*************
Öyle alelade durmaya çalışırken, istediğini elde etmesiyle
gözü parlayan hinoğlu hinin, arzuyla gümbürdeyen kalbinin sesi, halbuki
Fizan’dan duyuluyor. Oysa Fizan’ın gram umurunda olmadığı kişi, yediği ve
içtiğinin denk olduğu yanındakine fark edilmemek için gerim gerim gerilirken,
tefin zilleri gibi çangır çungur çalan yüreğinin bu denli ses çıkardığını
bilmiyor. “Yok yaa, ne görücem” gevşekliğiyle tonlanan cümle, istenilenin
görülmesi ardı yukarı çekilen yanak kaslarıyla son buluyor. Sonrası sevgi
arsızı bir çocuk: “Bakın, tüm umursamazlığıma karşın, ben nasıl da
seviliyorum.” ya da “Seviliyordum.”
**************
Onun fark ediliş meselesi ise alkolde yatıyor.
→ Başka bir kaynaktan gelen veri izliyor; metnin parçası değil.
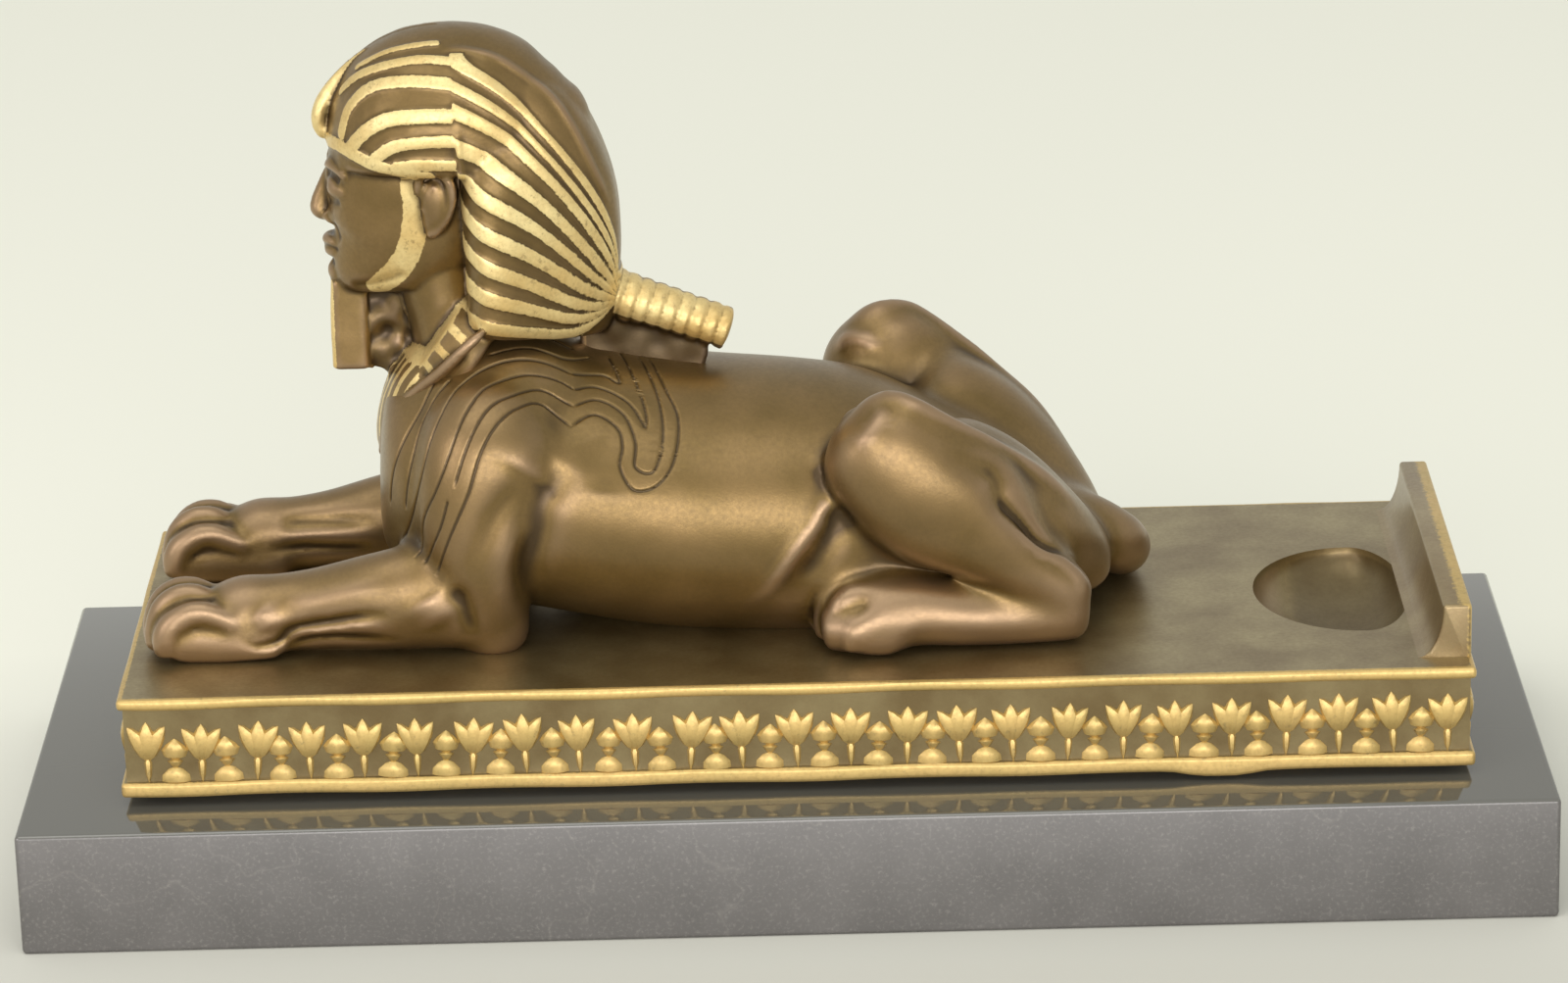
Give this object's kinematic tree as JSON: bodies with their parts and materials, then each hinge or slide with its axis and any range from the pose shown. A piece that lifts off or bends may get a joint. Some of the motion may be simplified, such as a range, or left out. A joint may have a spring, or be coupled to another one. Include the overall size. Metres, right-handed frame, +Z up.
{
  "type": "sphinx statuette",
  "caption": "Recumbent sphinx in dark bronze with a gilt striped headcloth, on a bronze plinth with a lotus frieze, a sunk bowl and an end wall, mounted on a black marble slab.",
  "frame": {"origin": "middle of the marble slab's underside", "axes": "+X runs along the slab from the sphinx's head end to its bowl end, so the sphinx faces -X; +Y is the sphinx's right; +Z is up"},
  "size_m": [0.3, 0.125, 0.1691],
  "materials": {
    "black_marble": "polished top, honed sides",
    "plinth_bronze": "satin bronze with gilt relief",
    "figure_bronze": "satin brown patina with gilt bands"
  },
  "bodies": {
    "root": {"marble_slab": "black_marble", "bronze_plinth": "plinth_bronze", "sphinx_figure": "figure_bronze"}
  },
  "joints": []
}
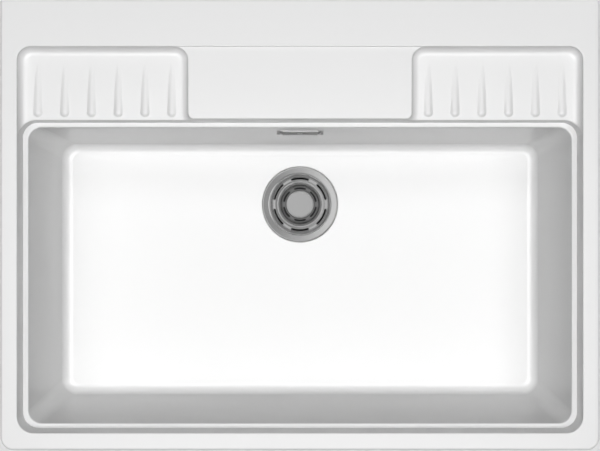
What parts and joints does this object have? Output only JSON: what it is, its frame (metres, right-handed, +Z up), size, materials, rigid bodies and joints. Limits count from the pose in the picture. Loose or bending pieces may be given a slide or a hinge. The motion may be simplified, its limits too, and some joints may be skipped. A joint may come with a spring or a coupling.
{
  "type": "kitchen sink with drainboard",
  "caption": "White fireclay kitchen sink: large bowl, tap ledge between ribbed draining recesses, overflow, and a lift-out basket strainer with its waste body and overflow pipe.",
  "frame": {"origin": "centre of the footprint, on the plane where the skirt stands on its cabinet", "axes": "+Z up, +Y towards the wall behind the sink, +X along the sink to the user's right"},
  "size_m": [0.8, 0.6, 0.291],
  "materials": {
    "glaze": "gloss",
    "steel": "satin",
    "screw_steel": "satin",
    "brass": "satin",
    "waste_plastic": "satin",
    "nut_plastic": "matte",
    "collet_plastic": "satin",
    "rubber": "matte"
  },
  "bodies": {
    "sink": {"sink_body": "glaze", "waste_flange": "steel", "overflow_cover": "steel", "clamp_screw": "screw_steel", "overflow_screw": "screw_steel", "thread_insert": "brass", "overflow_insert": "brass", "waste_body": "waste_plastic", "overflow_body": "waste_plastic", "overflow_pipe": "waste_plastic", "upper_union_nut": "nut_plastic", "lower_union_nut": "nut_plastic", "flange_seal": "rubber", "waste_gasket": "rubber", "overflow_gasket": "rubber", "upper_cone_washer": "rubber", "lower_cone_washer": "rubber"},
    "collet": {"stem_collet": "collet_plastic"},
    "strainer": {"strainer_basket": "steel", "strainer_knob": "steel", "strainer_stem": "nut_plastic", "plug_disc": "nut_plastic", "plug_seal": "rubber"}
  },
  "joints": [
    {"name": "strainer_lift", "type": "slide", "parent": "sink", "child": "collet", "axis": [0, 0, 1], "range_m": [0, 0.05]},
    {"name": "strainer_turn", "type": "hinge", "parent": "collet", "child": "strainer", "pos_m": [0, 0.0285, 0], "axis": [0, 0, 1], "continuous": true}
  ]
}
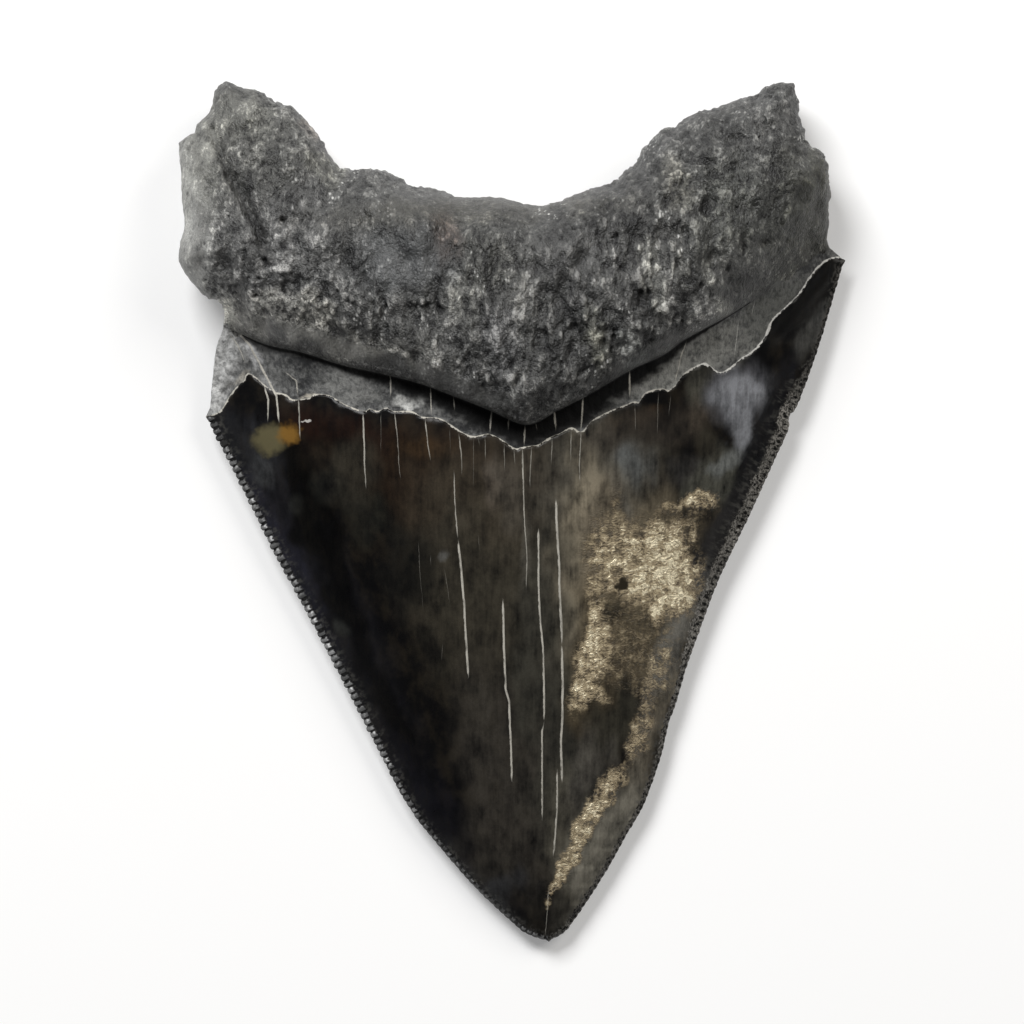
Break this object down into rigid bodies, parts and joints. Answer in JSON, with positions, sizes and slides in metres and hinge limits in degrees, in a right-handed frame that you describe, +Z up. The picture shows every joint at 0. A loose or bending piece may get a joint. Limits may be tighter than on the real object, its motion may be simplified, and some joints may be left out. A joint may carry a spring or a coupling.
{
  "type": "megalodon tooth",
  "caption": "Large fossil shark tooth with a two-lobed root and a serrated triangular crown, lying on its labial face.",
  "frame": {"origin": "middle of the bounding box in plan, on the surface that the tooth lies on", "axes": "+Y from the tip of the crown towards the root, +X to the right as seen from above with the root up, +Z up through the lingual face"},
  "size_m": [0.074, 0.0956, 0.0193],
  "materials": {
    "fossil": "grey pitted bone in the root, a thin chipped pale margin, and glossy near-black to bronze enamel with fine cracks in the crown"
  },
  "bodies": {
    "root": {"tooth": "fossil"}
  },
  "joints": []
}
Bir canlıyı
incitmeden evvel bin kere düşünen, olaylar karşısında bünyesini mabet atfedip
tapacak kadar sabırla duran insan yavaş yavaş kanına yayılan alkol sayesinde
tam karşıt bir rolle bizleri selamlıyor. Daha osurmadan nem kapan, “a” dedi mi
kahkahalara boğulan ademoğlu, burnunun ucundakini göremediği için elleriyle
yokluyor. Bu denli değişim karşısında çatlayan minelere dönüşen insanların
kıçına diken çoktan girmiş oluyor. Bu insanın söyleyecek bir repliği yok, o halde
biz soralım: “Neden böyle yapıyorsun?”, “Bilmem!”